Or the Danes? Ha ha how far to go back huh


----------



## witzend (Jul 4, 2020)

Debroos said:


> Was it de Savery that bought up a huge chunk of Hayle for luxury something or other?


Yes did similar in lots of other areas 





> De Savary is the son of a French-born Essex farmer


 Can't even blame the English for him


----------



## Fazerloz (Jul 4, 2020)

Lets not forget the Romans after all what did they ever do for us.
As i said mongrel race the English.


----------



## Debroos (Jul 4, 2020)

Fazerloz said:


> Fleece by the English      how far back are you going. It has been part of England for over 1,000 years. Would you like a apology from the English it seems like everyone else does.

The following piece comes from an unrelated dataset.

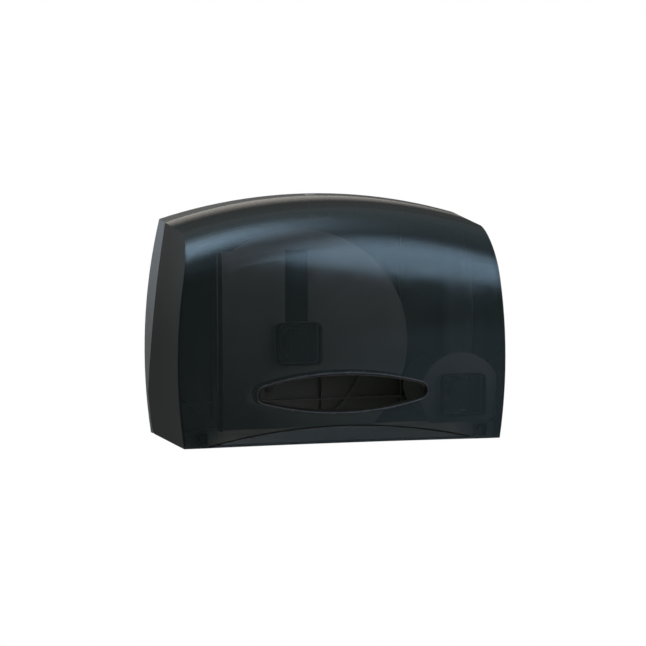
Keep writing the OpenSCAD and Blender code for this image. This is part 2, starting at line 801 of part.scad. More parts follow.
// Collar that stands the stop plate off the inside of the front
module collar(x, z) {
  translate([x, z]) round_rect(collar_w, collar_h, collar_r);
}
module collar_bore(x, z) {
  translate([x, z])
    round_rect(collar_w - 2 * collar_t, collar_h - 2 * collar_t, collar_r - collar_t);
}

module main_stop_plate() {
  color("slategray") hung() difference() {
    union() {
      intersection() {
        form(cover_wall + stop_gap, 0, 1);
        union() {
          slab(stop_rear, stop_front) intersection() {
            union() {
              translate([main_x, main_z]) circle(main_stop_r, $fn = 180);
              translate([stop_left_x, stop_foot_z])
                square([stop_left / 2, slot_top_z - stop_foot_z]);
            }
            translate([stop_left_x, stop_foot_z]) square([body_w, body_h]);
          }
          // Fold along the straight left edge, towards the cover's front
          block(stop_left_x, stop_left_x + stop_t, stop_rear, body_d,
                stop_foot_z, slot_top_z);
        }
      }
      slab(stop_rear, cover_inner) collar(main_x, main_z);
    }
    slab(stop_rear - 1, cover_inner + 1) collar_bore(main_x, main_z);
    slab(stop_rear - 1, stop_front + 1) translate([0, oval_z]) oval(oval_clear);
    slab(stop_rear - 1, cover_inner + 1)
      translate([main_x - slot_w / 2, main_z + collar_h / 2])
        square([slot_w, slot_top_z - main_z - collar_h / 2]);
  }
}

module stub_stop_plate() {
  color("slategray") hung() difference() {
    union() {
      intersection() {
        form(cover_wall + stop_gap, 0, 1);
        slab(stop_rear, stop_front) intersection() {
          translate([stub_x, stub_z]) circle(stub_stop_r);
          translate([stub_x - body_w, stop_foot_z]) square([2 * body_w, body_h]);
        }
      }
      slab(stop_rear, cover_inner) collar(stub_x, stub_z);
    }
    slab(stop_rear - 1, cover_inner + 1) collar_bore(stub_x, stub_z);
  }
}

// Channel along the bottom of the cover, open downwards
module front_rail() {
  color("dimgray") hung() difference() {
    block(-rail_half_l, rail_half_l, tear_back, rail_front,
          rail_foot_z, rail_foot_z + rail_h);
    block(-rail_half_l + rail_t, rail_half_l - rail_t, tear_back + rail_t,
          rail_front - rail_t, rail_foot_z - 1, rail_foot_z + rail_h - rail_t);
    for (x = rivet_xs)
      rod(x, rivet_z, tear_back - 1, tear_back + rail_t + 1, rivet_r + fit_gap);
    for (side = [-1, 1])
      rod(side * rail_screw_x, rail_screw_z, rail_front - rail_t - 1, rail_front + 1,
          screw_r + fit_gap);
  }
}

module rail_screws() {
  color("silver") hung() for (side = [-1, 1]) {
    rod(side * rail_screw_x, rail_screw_z, rail_front - rail_t, rail_front + rail_screw_l,
        screw_r);
    rod(side * rail_screw_x, rail_screw_z, rail_front - rail_t - screw_head_t,
        rail_front - rail_t, screw_head_r);
  }
}

module tear_bar() {
  teeth = floor(2 * tear_half_l / tooth_pitch);
  start = -teeth * tooth_pitch / 2;
  foot_z = rail_foot_z;
  color("silver") hung() difference() {
    slab(tear_back - tear_t, tear_back) polygon(concat(
      [[start, foot_z + tear_h], [start, foot_z + tooth_d]],
      [for (i = [0:teeth - 1]) each [
        [start + (i + 0.5) * tooth_pitch, foot_z],
        [start + (i + 1) * tooth_pitch, foot_z + tooth_d]
      ]],
      [[-start, foot_z + tear_h]]
    ));
    for (x = rivet_xs)
      rod(x, rivet_z, tear_back - tear_t - 1, tear_back + 1, rivet_r + fit_gap);
  }
}

module rail_rivets() {
  color("silver") hung() for (x = rivet_xs) {
    rod(x, rivet_z, tear_back - tear_t, tear_back + rail_t, rivet_r);
    rod(x, rivet_z, tear_back - tear_t - rivet_head_t, tear_back - tear_t,
        rivet_r + rivet_head_w);
    rod(x, rivet_z, tear_back + rail_t, tear_back + rail_t + rivet_head_t,
        rivet_r + rivet_head_w);
  }
}

strike_top_gap = 2;               // between the strike and the inside of the sloped top
strike_cam_gap = 0.8;
strike_reach = strike_back + strike_t + strike_lug_w;
strike_top_z = body_h - tan(top_fall) * strike_reach - cover_wall - strike_top_gap;
strike_foot_z = cam_top_z + strike_cam_gap;
strike_head_z = strike_top_z - strike_h;
strike_screw_z = strike_top_z - strike_h / 2;

// Catch plate whose narrow leg hangs behind the locked cam's finger
module cover_strike() {
  color("silver") hung() difference() {
    union() {
      block(-strike_w / 2, strike_w / 2, strike_back, strike_back + strike_t,
            strike_head_z, strike_top_z);
      block(-strike_leg_w / 2, strike_leg_w / 2, strike_back, strike_back + strike_t,
            strike_foot_z, strike_head_z + strike_h / 8);
    }
    for (side = [-1, 1])
      rod(side * strike_screw_x, strike_screw_z, strike_back - 1, strike_back + strike_t + 1,
          screw_r + fit_gap);
  }
}
module strike_screws() {
  color("silver") hung() for (side = [-1, 1]) {
    rod(side * strike_screw_x, strike_screw_z, strike_back,
        strike_back + strike_t + strike_screw_l, screw_r);
    rod(side * strike_screw_x, strike_screw_z, strike_back - screw_head_t, strike_back,
        screw_head_r);
  }
}

back_plate();
main_post();
main_post_screws();
main_thrust_washer();
main_circlip();
main_hub();
main_rear_flange();
main_nose();
stub_post();
stub_post_screws();
stub_thrust_washer();
stub_circlip();
stub_hub();
stub_rear_flange();
stub_nose();
brake_leaf();
brake_pad();
brake_screw();
lock_sleeve();
lock_nut();
lock_barrel();
lock_cam();
cam_screw();
cover();
hinge_pins();
main_stop_plate();
stub_stop_plate();
front_rail();
rail_screws();
tear_bar();
rail_rivets();
cover_strike();
strike_screws();
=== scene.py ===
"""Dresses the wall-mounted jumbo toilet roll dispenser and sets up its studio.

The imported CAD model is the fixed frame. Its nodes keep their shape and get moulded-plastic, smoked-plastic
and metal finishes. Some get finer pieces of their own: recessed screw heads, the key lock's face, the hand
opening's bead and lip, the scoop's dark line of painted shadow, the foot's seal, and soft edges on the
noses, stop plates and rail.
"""

import json
import logging
import math
from dataclasses import dataclass, field
from enum import Enum
from functools import partial, reduce
from typing import Any, Callable, Iterable, Sequence

import bpy
from mathutils import Matrix, Vector

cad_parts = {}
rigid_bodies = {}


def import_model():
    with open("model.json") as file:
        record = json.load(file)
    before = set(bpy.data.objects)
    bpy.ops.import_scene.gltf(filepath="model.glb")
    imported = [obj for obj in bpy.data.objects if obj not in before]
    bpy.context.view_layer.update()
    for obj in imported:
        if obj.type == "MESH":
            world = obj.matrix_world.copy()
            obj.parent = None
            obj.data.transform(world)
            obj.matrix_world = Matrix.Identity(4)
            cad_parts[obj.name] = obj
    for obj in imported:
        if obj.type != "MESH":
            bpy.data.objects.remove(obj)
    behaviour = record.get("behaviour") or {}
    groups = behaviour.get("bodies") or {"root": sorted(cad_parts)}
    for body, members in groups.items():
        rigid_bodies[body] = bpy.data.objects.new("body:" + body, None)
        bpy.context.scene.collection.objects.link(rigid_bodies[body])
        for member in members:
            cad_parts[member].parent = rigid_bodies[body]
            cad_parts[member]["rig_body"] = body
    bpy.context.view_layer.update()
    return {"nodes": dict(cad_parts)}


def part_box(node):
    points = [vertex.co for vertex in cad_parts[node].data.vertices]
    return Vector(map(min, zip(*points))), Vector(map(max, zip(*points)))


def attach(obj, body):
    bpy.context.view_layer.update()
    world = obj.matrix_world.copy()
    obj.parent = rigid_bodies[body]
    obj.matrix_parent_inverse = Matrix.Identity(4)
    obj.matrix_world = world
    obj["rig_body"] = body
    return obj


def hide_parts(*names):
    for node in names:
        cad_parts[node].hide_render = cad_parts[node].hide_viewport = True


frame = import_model()

LOG = logging.getLogger("dispenser")
MM = 0.001

Colour = tuple[float, float, float]
Point = tuple[float, float, float]
Fade = tuple[float, float, float, float]
Socket = bpy.types.NodeSocket


class Body(Enum):
    """The CAD bodies that pieces ride on."""

    WALL = "wall_unit"
    COVER = "cover"
    MAIN = "main_spindle"
    STUB = "stub_spindle"
    LOCK = "lock"


class Facing(Enum):
    """The ways that screw heads face."""

    FRONT = (0, -1, 0)
    WALL = (0, 1, 0)
    DOWN = (0, 0, -1)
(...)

I'm a blow in. Only been here 50 years!
I was being tongue in cheek actually.
But the Cornish are a different ethnic group with their own language (yes it has died out but it is proof that their roots lie with the Bretons and the Welsh firstly, then with the Gaelic and Gallic speaking groups). They never considered themselves English.

I can't remember the detail now but hundreds of years ago they were granted a seperate status similar to Jersey and the Isle of Man. This has never been repealed.

I doubt they would want an apology from the English, they just want them to bugger off.
Having said all that I don't think there are many younger Cornish that feel that way...hence the tongue in cheek!
but there is still resentment of incomers...


----------



## Debroos (Jul 4, 2020)

Nabsim said:


> Ha ha, well can I take issue with that. Whenever things like this are stated it isn’t the English, Scots, Welsh Etc it’s the privileged and powerful!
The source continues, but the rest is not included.